If the quoted situation were to happen, then one can pick for each one-dimensional space $U_{\lambda_i}$ some non-zero vector $u_i \in U_{\lambda_i}$. Since $U_{\lambda_i}$ is one-dimensional we have that $U_{\lambda_i} = \langle u_i \rangle$, so $T u_i \in U_{\lambda_i}$ is a scalar multiple of $u_i$ (from your notation I assume that this scalar should by $\lambda_i$).

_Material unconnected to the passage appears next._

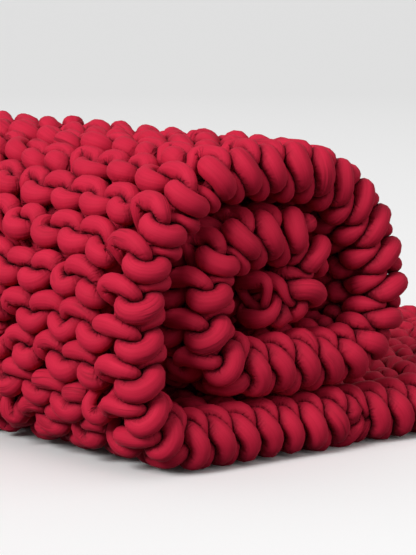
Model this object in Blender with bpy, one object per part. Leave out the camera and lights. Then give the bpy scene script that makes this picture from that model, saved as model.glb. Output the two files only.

The eigenvectors $(u_i)_i$ form a basis since $T = \bigoplus_i T_{\lambda_i}$.

Note however, that the above proofs (as well as the one given on wikipedia, which is essentially the second one), do not give the decomposition $T = \bigoplus_{\lambda \in k} T_\lambda$ where $T_\lambda = T|_{U_\lambda} = \lambda \operatorname{id}_{U_\lambda}$, but instead a decomposition $T = T_1 \oplus \dotsb \oplus T_n$ where $T_i = T|_{U_i}$ for one-dimensional subspaces $U_1, \dotsc, U_n \subseteq V$. You seem to mix up these two decompositions, but they coincide if and only if every non-trivial eigenspace is one-dimensional, which is not necessarily true.